Monday, July 25, 2011

Rowayton Pizza

Norwalk, CT

Rowayton, Connecticut is like a pre-op transsexual. It was born a part of Norwalk, but it’s never really felt like it belongs there. It belongs in Darien. You see, growing up, Rowayton always knew it was different. While the other neighborhoods in Norwalk allowed used cars, strip malls, and non-whites, Rowayton decided to call itself by a different name, devote itself to boating, and dress its residents in pink shorts with lobster decals.

In its heart, Rowayton has always been a part of Darien, and it breaks my heart to watch it struggle with its identity. It’s a sect of Norwalk badly in need of a “sects change” operation. So, now that I’ve pissed off transsexuals, people from Rowayton, people from Darien, and people who hate bad puns, let’s talk pizza!

At 7 o’clock on a Saturday night, FPB grabbed a handful of beers and headed down to the only BYOB pizza place in Fairfield County (at least to my knowledge), Rowayton Pizza. My razzing on Rowayton, of course, is all in fun; it’s actually a beautiful area with a very “small-town New England” feel to it. The downside, of course, is that parking sucks, so it took us 10 minutes to find a spot down some side street in front of someone’s house.

When we got to the restaurant, the parking situation was explained a little more clearly to us, as the line to get in was spilling into the parking lot. It would be over an hour before we were seated, despite the menu’s front cover assuring us, “There’s No Waitin’ at Rowayton!” It may be a cute rhyme, but it ain’t true.
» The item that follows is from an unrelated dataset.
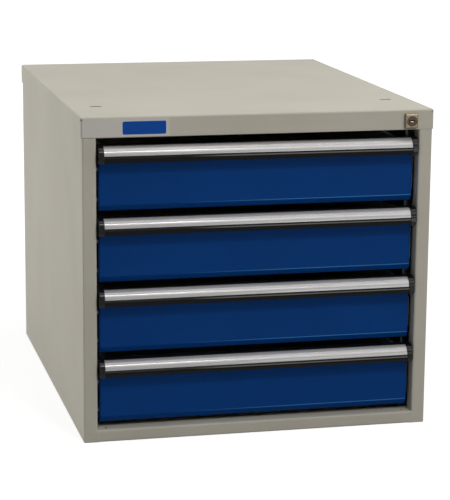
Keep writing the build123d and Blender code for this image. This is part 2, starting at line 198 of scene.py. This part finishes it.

Once we were seated, though, things began to run much more smoothly. After putting our now-warm beers on ice, we started with an order of fried calamari. It was lightly fried, crispy, cut into nice big rings and served with a side of tangy marinara. And with 5 of us eating it, it lasted about 3.8 seconds. Calamari, we hardly knew ye.

From there, I moved on to the Amalfi Drive pizza, a clam, bacon and garlic pizza with red sauce. It was well balanced; tangy, cheesy, salty, with plenty of clam flavor in every bite. The crust was a satisfying combination of crunchy and chewy…an excellent pie.

Another highlight of the evening was the price. The 16” large Amalfi Drive was just $15.75…I’ve seen seafood pizzas cost $20+ on multiple occasions. Add to that the fact that we were drinking our own beer from home, and that Rowayton doesn’t charge a stupid corking fee, and you begin to see that it’s one of the biggest pizza bargains in the area.

Our advice – either go early, or go late. If you get there at say, 5 pm, and beat the rush, or 8 pm, once it’s died down a bit, you can avoid that pesky one-hour wait and enjoy great, affordable pizza with whatever beer your heart desires. But if you choose to go at 7 like we did, well, that “No Waitin’ at Rowayton” slogan on the menu just may begin to sound like sarcasm.



Rowayton Pizza on Urbanspoon


  1. Funny, yet informative, as always :)

  2. I make my pizza at home because I do not like store bought pizza's they are hard and too crusty. However crust like Pizza Hut and Dominos are good, but what is it that makes them so good that cannot be made at home. I know its thier secret recipe but geeze theres gotta be something that is close to it. I've tried several but they all come out too tough or hard too thick or something. Help!